Problem:
Print the data exactly as it is given, please.

Data section:
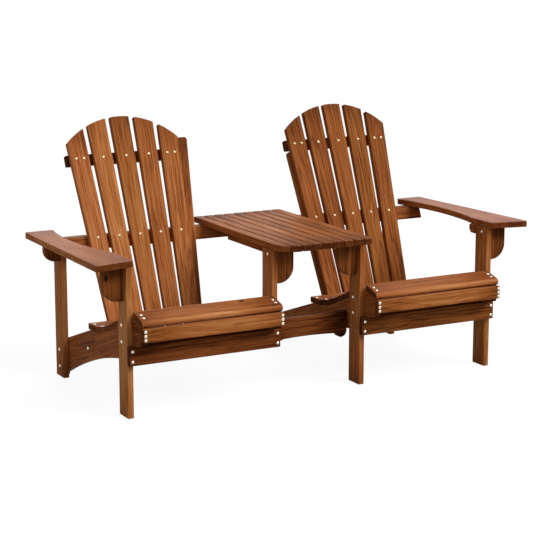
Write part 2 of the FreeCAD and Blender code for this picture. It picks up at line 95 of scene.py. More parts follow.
print("the middle of the stain, linear:", [round(c, 3) for c in paint("#9A592B")])

# %% [markdown]
# The timber is plain-sawn softwood with a brown stain and a thin satin oil. To the eye it is a warm brown
# with darker arches and streaks, and it has only a faint shine. Sawing a board cuts through the tree's
# rings, so the figure is worked out in the board's own directions, in millimetres: along the grain, across
# its width and through its thickness. One node group holds all of it, so every board shares the same
# timber. It is built in steps, and each step is one thing that the eye finds in real softwood. A photograph
# of wood laid on each board would be quicker, but it would repeat from slat to slat, and its end grain
# would be wrong.

# %% Small steps for the timber's figure
def maths(tree, operation, *values, clamp=False):
    """One Math node on values or outputs."""
    return add(tree, "ShaderNodeMath", dict(enumerate(values)), operation=operation,
               use_clamp=clamp).outputs[0]


def along_grain(tree, board, length, width):
    """Board coordinates divided by a feature's length along the grain and its width across it."""
    return add(tree, "ShaderNodeVectorMath", {0: board, 1: (1 / length, 1 / width, 1 / width)},
               operation="MULTIPLY").outputs["Vector"]


def grain_noise(tree, board, length, width, detail, roughness):
    """Soft noise around 0.5 whose patches are drawn out along the grain to a real length and width in mm."""
    return add(tree, "ShaderNodeTexNoise", {"Vector": along_grain(tree, board, length, width), "Scale": 1.0,
                                            "Detail": detail, "Roughness": roughness})


def fade(tree, value, start, end, low=0.0, high=1.0):
    """Smooth step of value between start and end, from low to high."""
    return add(tree, "ShaderNodeMapRange", {"Value": value, "From Min": start, "From Max": end,
                                            "To Min": low, "To Max": high},
               interpolation_type="SMOOTHSTEP").outputs["Result"]


def weighted_sum(tree, values, shares):
    """Sum of (value - middle) * share; shares has a middle and a share for each of the values that counts."""
    total = 0.0
    for name, (middle, share) in shares.items():
        part = maths(tree, "MULTIPLY", maths(tree, "SUBTRACT", values[name], middle), share)
        total = maths(tree, "ADD", total, part)
    return total


steps = (maths, along_grain, grain_noise, fade, weighted_sum)
print("steps for the timber:", [step.__name__ for step in steps])

# %% [markdown]
# Knots are branches that the saw cut through. Each is a small dark ellipse, slightly drawn out along the
# grain, and the rings bend round it. Cells of a Voronoi pattern over the board's face place them, and only
# the few cells whose random colour is low enough have one, because boards for a garden bench are picked
# almost clear.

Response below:
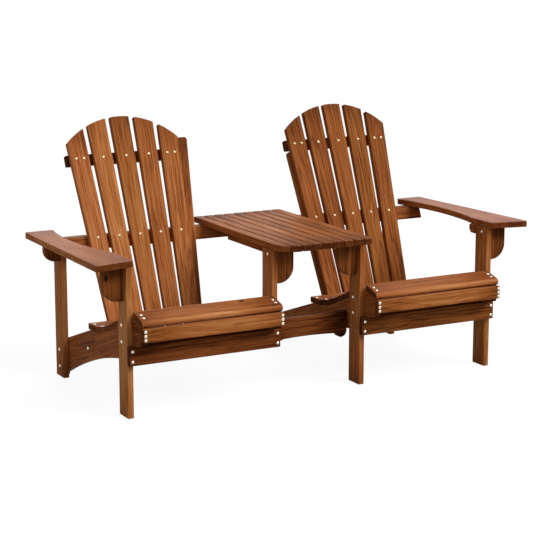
Write part 2 of the FreeCAD and Blender code for this picture. It picks up at line 95 of scene.py. More parts follow.
print("the middle of the stain, linear:", [round(c, 3) for c in paint("#9A592B")])

# %% [markdown]
# The timber is plain-sawn softwood with a brown stain and a thin satin oil. To the eye it is a warm brown
# with darker arches and streaks, and it has only a faint shine. Sawing a board cuts through the tree's
# rings, so the figure is worked out in the board's own directions, in millimetres: along the grain, across
# its width and through its thickness. One node group holds all of it, so every board shares the same
# timber. It is built in steps, and each step is one thing that the eye finds in real softwood. A photograph
# of wood laid on each board would be quicker, but it would repeat from slat to slat, and its end grain
# would be wrong.

# %% Small steps for the timber's figure
def maths(tree, operation, *values, clamp=False):
    """One Math node on values or outputs."""
    return add(tree, "ShaderNodeMath", dict(enumerate(values)), operation=operation,
               use_clamp=clamp).outputs[0]


def along_grain(tree, board, length, width):
    """Board coordinates divided by a feature's length along the grain and its width across it."""
    return add(tree, "ShaderNodeVectorMath", {0: board, 1: (1 / length, 1 / width, 1 / width)},
               operation="MULTIPLY").outputs["Vector"]


def grain_noise(tree, board, length, width, detail, roughness):
    """Soft noise around 0.5 whose patches are drawn out along the grain to a real length and width in mm."""
    return add(tree, "ShaderNodeTexNoise", {"Vector": along_grain(tree, board, length, width), "Scale": 1.0,
                                            "Detail": detail, "Roughness": roughness})


def fade(tree, value, start, end, low=0.0, high=1.0):
    """Smooth step of value between start and end, from low to high."""
    return add(tree, "ShaderNodeMapRange", {"Value": value, "From Min": start, "From Max": end,
                                            "To Min": low, "To Max": high},
               interpolation_type="SMOOTHSTEP").outputs["Result"]


def weighted_sum(tree, values, shares):
    """Sum of (value - middle) * share; shares has a middle and a share for each of the values that counts."""
    total = 0.0
    for name, (middle, share) in shares.items():
        part = maths(tree, "MULTIPLY", maths(tree, "SUBTRACT", values[name], middle), share)
        total = maths(tree, "ADD", total, part)
    return total


steps = (maths, along_grain, grain_noise, fade, weighted_sum)
print("steps for the timber:", [step.__name__ for step in steps])

# %% [markdown]
# Knots are branches that the saw cut through. Each is a small dark ellipse, slightly drawn out along the
# grain, and the rings bend round it. Cells of a Voronoi pattern over the board's face place them, and only
# the few cells whose random colour is low enough have one, because boards for a garden bench are picked
# almost clear.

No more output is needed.